Demasiadas palabras

Era el nuevo alcaide de Vejer, marido de doña Beatriz, como de unos veinticinco años, más enaltecido por su bravura de fiera y por su destreza en las armas que por su alcurnia ilustrísima, como que era sobrino carnal de don Diego de Haro, señor de Vizcaya y los Cameros y uno de los prohombres de Castilla que, hombreándose con el rey, andaban con él a la greña y le daban muy malos ratos.

El sobrino se llamaba también don Diego de Haro, y el infante don Juan Manuel, tío del rey, a quien había servido cumplidamente, le había acrecido mucho sus estados; y al morir,  para bien del rey y menor cansancio del reino, le había dejado pingues mandas,  con los que don Diego había llegado a ser tan rico como doña Beatriz, su mujer.

La felicidad de dom Diego de Haro era de tal manera cumplida, que la vida le parecía una delicia:mandaba como señor omnímodo sobre la villa y castillo de Vejer y  los pueblecillos, casas fuertes y alquerías de su jurisdicción; cazaba largamente en montes y cotos; metíase con frecuencia, comandando algunos rocines,  por tierras de moros; mataba a manta reses o cogía rebaños y cautivos a los infieles, y cuando volvía,  asendereado de la montería o de la algarada, los dulces brazos de doña Beatriz le daban un descanso que venía a ser una gloria.

Con esto y con el buen comer, el largo beber y el sosegado dormir, estaba don Diego orondo y fuerte y buen mozo que era una maravilla.

La ya rapidísima ventura de don Diego  llegó más allá de lo imaginable.

Su mujer, que con las satisfacciones del amor había acrecido en dos tantos más su belleza, había engrosado, y de su grosura había provenido un robusto infante, precisamente en el término natural  transcurrido desde el día del matrimonio.

Púsosele por nombre al niño, Alonso Diéguez de Haro; gastáronse sus padres sendas doblas para los festejos del natalicio; hubo luminarias, carreras de cerdos, toros, cañas y sortijas; hubo justas en que,   dándose de mano los odios de raza, entraron moros y cristianos; ayudaron a esta alegría los reyes,  que habían apadrinado, por poderes, al recién nacido, dándole, a más de un cuantioso presente, la posesión y el señorío de los molinos del rio de Vejer, que eran del real patrimonio, y en quince días largos que tardó en salir a misa de parida doña Beatriz, no hubo otra cosa que alboroques y fiestas y plácemes y contentamiento de todo el mundo.

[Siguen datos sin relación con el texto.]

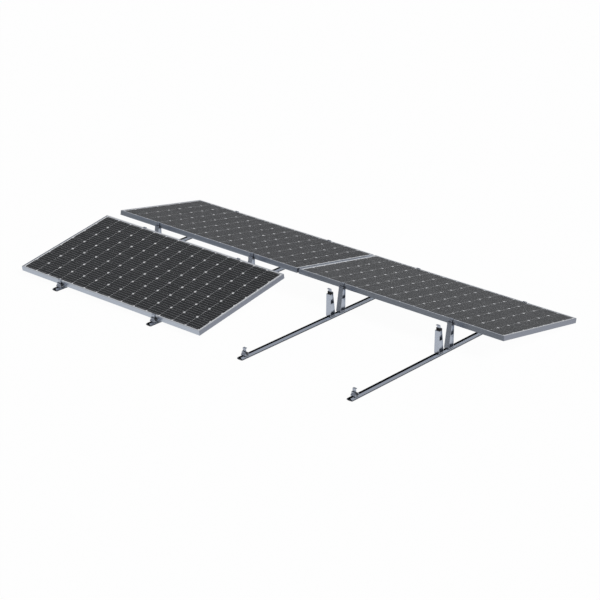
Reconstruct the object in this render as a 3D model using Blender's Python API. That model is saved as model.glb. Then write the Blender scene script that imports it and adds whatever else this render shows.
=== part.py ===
"""East-west ballasted roof mount: two bays of base rails that carry three framed solar modules.

Metres, +Z up. X runs along a module's long side and Y along the rails. The origin lies on the
roof, below the middle of the two bays, and the ridge between the modules is above Y = 0.
"""

import math

import bmesh
import bpy
from mathutils import Matrix

# Whole mount
TILT = math.radians(10)
SEAT_RISE = 0.015
RIDGE_GAP = 0.150
BAY_GAP = 0.018
SEAT_GAP = 0.0003
CUT_OVERRUN = 0.001
ARC_STEPS = 3

# Module frame, laminate and junction box
MODULE_LENGTH = 2.000
MODULE_WIDTH = 1.000
FRAME_HEIGHT = 0.040
FRAME_WALL = 0.002
FRAME_LIP = 0.011
FRAME_CHAMBER = 0.009
FRAME_FLANGE = 0.030
FRAME_EDGE = 0.0008
HOLE_LENGTH = 0.014
HOLE_WIDTH = 0.009
HOLE_FROM_CORNER = 0.250
HOLE_SPACING = 0.400
HOLE_STEPS = 4
LAMINATE_THICKNESS = 0.0046
LAMINATE_EDGE_ROOM = 0.001
KEY_LENGTH = 0.055
KEY_COLLAR = 0.030
KEY_BITE = 0.0005
BOX_LENGTH = 0.120
BOX_WIDTH = 0.095
BOX_DEPTH = 0.016
BOX_LID_DEPTH = 0.006
BOX_LID_MARGIN = 0.005
BOX_FROM_EDGE = 0.060
BOX_EDGE = 0.002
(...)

Bien quisiera la fuerte y hermosa castellana amamantar por sí misma a su hijo; peo no queriendo el egoísta don Diego que en nada, ni la más pequeña parte, se amenguase la turgente firmeza   de las voluptuosas de sus veladas, puso pies en pared y, no sin batalla,  logró al fin se encargase de la lactancia del niño una hermosa y robusta molinera que con su marido habitaba en uno de los molinos donados por los reyes a su apadrinado.

Pero era el caso que la Mari-Antúnez, que así la nodriza se llamaba,  no quería apartarse ni por un día del sombroso y fresco valle donde a la margen del río  donde se asentaba el molino, donde había nacido, donde se había criado, donde se había desposado y donde había echado al mundo siete magníficos críos, todos varones y todos vivos y sanos.

¿Qué importaba esto?

El molino estaba a un cuarto escaso de legua del castillo; el lugar era ameno, las aguas límpidas, los aires purísimos; además no había con qué reemplazar la sanura, la frescura y el poder de la Mari-Antúnez, que era también muy buena mujer y muy buena cristiana, todo lo cual hablaba en favor de la leche que  mamaría el infante, siendo  además hermosa y joven, que no pasaba de los veinticinco años.

El médico judío que había en la villa y uno moro, de gran fama, que había sido llevado a costa y a costa de Granada, opinaron que para nutrir al infante no  podría lograrse nada, no ya mejor, sino que ni aun se igualase a la  Mari-Antúnez, y además de esto, que el valle donde habitaba era por su salubridad un paraíso, en que si la gente moría era de vieja y a causa del pecado que en el otro paraiso cometieron, desobedeciendo a Dios, nuestros padres Adán y Eva.

Así, pues, don Diego, eligiendo para que guardase a su hijo en el molino a un ayo con algunos escuderos y otros servidores (que él era un gran señor y con ínfulas de rey), entregó el hijo a la Mari-Antúnez, lo que no fue separarle de sí, porque la mayor parte del tiempo  se lo pasaban los esposos en el molino, acabando por fabricar junto a él una vivienda cómoda  y con ribetes y estilo de casa fuerte.